Why Thought Leadership Is A Poor Marketing Goal
Marketing is an endless succession of buzzwords, and one of the most persistent has been “thought leadership.” When companies engage in social media, blogging and content marketing in an effort to establish or further thought leadership, they are wasting their marketing investment in all but the rarest of cases. Here is the argument against thought leadership as a marketing goal. (BTW, these are my views and not necessarily those of Straight North.)
IF YOU HAVE TO PROCLAIM IT, YOU AREN’T A THOUGHT LEADER
Thought leadership — being an original, innovative and influential thinker in your field — is something people recognize without being told or sold. A true thought leader infuses leading thought in everything he/she says. It’s not a marketing objective; it’s a part of who he, she or an organization is.
THOUGHT LEADERSHIP IS RARE
Original, innovative and influential thinkers are rare.
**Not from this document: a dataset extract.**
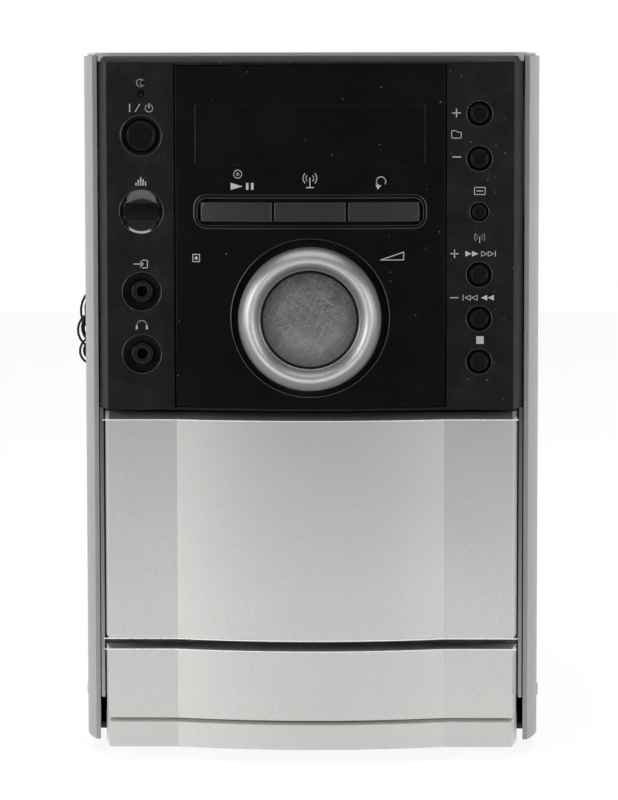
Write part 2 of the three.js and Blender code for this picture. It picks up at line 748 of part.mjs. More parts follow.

Saying you are going to establish yourself as a thought leader is like saying you are going to establish yourself as a multibillionaire or a world conqueror. Saying it won’t make it so. Most campaigns that pass themselves off as thought leadership amount to half-baked, unoriginal and generally unhelpful ideas.
THOUGHT LEADERSHIP SMELLS OF SMUGNESS
Attempts to establish thought leadership through content creation can come off poorly, leading readers and viewers to consider your organization pretentious and locked in an ivory tower. A more effective tone to strike in content is one of engagement, humor and empathy — these are qualities that turn cool prospects into customers.
THOUGHT LEADERSHIP DOESN’T SELL
Even if prospects accept you as a thought leader, will they buy from you? Not necessarily. As I alluded to above, a lot depends on the tone of the content. Definitely, the proper voice can make a thought-leading company as appealing as a beloved grade school teacher, but companies with the ability to blend true thought leadership with a heart-winning voice are rarer than pure thought leaders.
BUSINESS IS ACTION, NOT IDEAS
There’s no question that real thought leaders (e.g., Peter Drucker, Malcolm Gladwell) have had an enormous, if not incalculable, impact on business strategies and operations. But for the most part, business people — and particularly your prospects and customers — are more concerned with how they can address their business challenges now, today. Communicating fuzzy “thought leadership” concepts is nice, but prospects want to know how your products and services can reduce their cost and improve their performance in concrete, measureable terms. Content that converts addresses those issues, specifically, concretely and compellingly.
Granted, there are exceptions to this, particularly in, say, areas of technology where a company’s ability to innovate is a core competence, a real difference-maker. In your business and your industry, is this the case? If the answer is anything less than an emphatic yes, your marketing investment will be better spent in other directions.